Схватив пузырек, Накамура проглотил сразу четыре таблетки. После второго приступа малярии, когда ему, все еще слабому, приходилось надзирать за исполнением работ, он привык принимать по нескольку таблеток, чтобы оставаться на ногах. Теперь сябу сделался для него важнее еды. Построить такую железную дорогу… без техники да сквозь чащобу… задача превыше человеческих сил. Распаленный сябу, он обретал способность с удвоенным рвением вернуться к ее исполнению, переходя от одного изнурительного дня к следующему. Он опустил пузырек и поднял взгляд, убеждаясь, что оба подчиненных смотрят на него.

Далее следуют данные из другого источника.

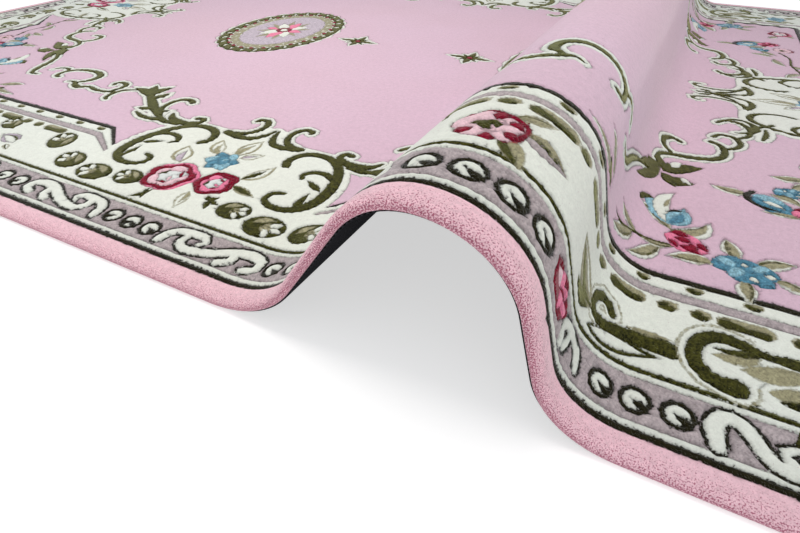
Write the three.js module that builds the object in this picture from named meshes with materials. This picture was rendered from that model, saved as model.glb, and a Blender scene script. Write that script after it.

– Филопон помогает мне справиться с малярией, – сказал Накамура, вдруг ощутив неловкость. – Очень помогает. И после него эти чертовы клещи перестают кусаться.
Уже чувствуя, как оцепенение раннего утра, словно по волшебству, растворяется во вновь обретенных бодрости и силе, Накамура стал пристально глядеть на двух своих подчиненных, пока те не опустили глаза в пол.
– Филопон – все что угодно, только не опиат, – заявил Накамура. – К опиатам привержены только неполноценные расы вроде китайцев, европейцев и индусов.
Фукухара согласно кивнул. Этот Фукухара такой зануда!
– Мы изобрели филопон, – произнес Фукухара.
– Да, – кивнул Накамура.
– Филопон – это выражение японского духа.
– Да, – кивнул Накамура.
Он встал и только тут заметил, что даже не удосужился раздеться перед тем, как лечь в постель. Даже его грязные обмотки все так же туго охватывали икры, хотя подвязка на одной ноге развязалась.
– Императорская японская армия снабжает нас сябу, чтобы помочь работать на империю, – подал голос Томогава.
– Да-да, – кивнул Накамура и обратился к Фукухаре: – Возьмите двадцать заключенных, отправляйтесь туда, к грузовику, и вытащите его.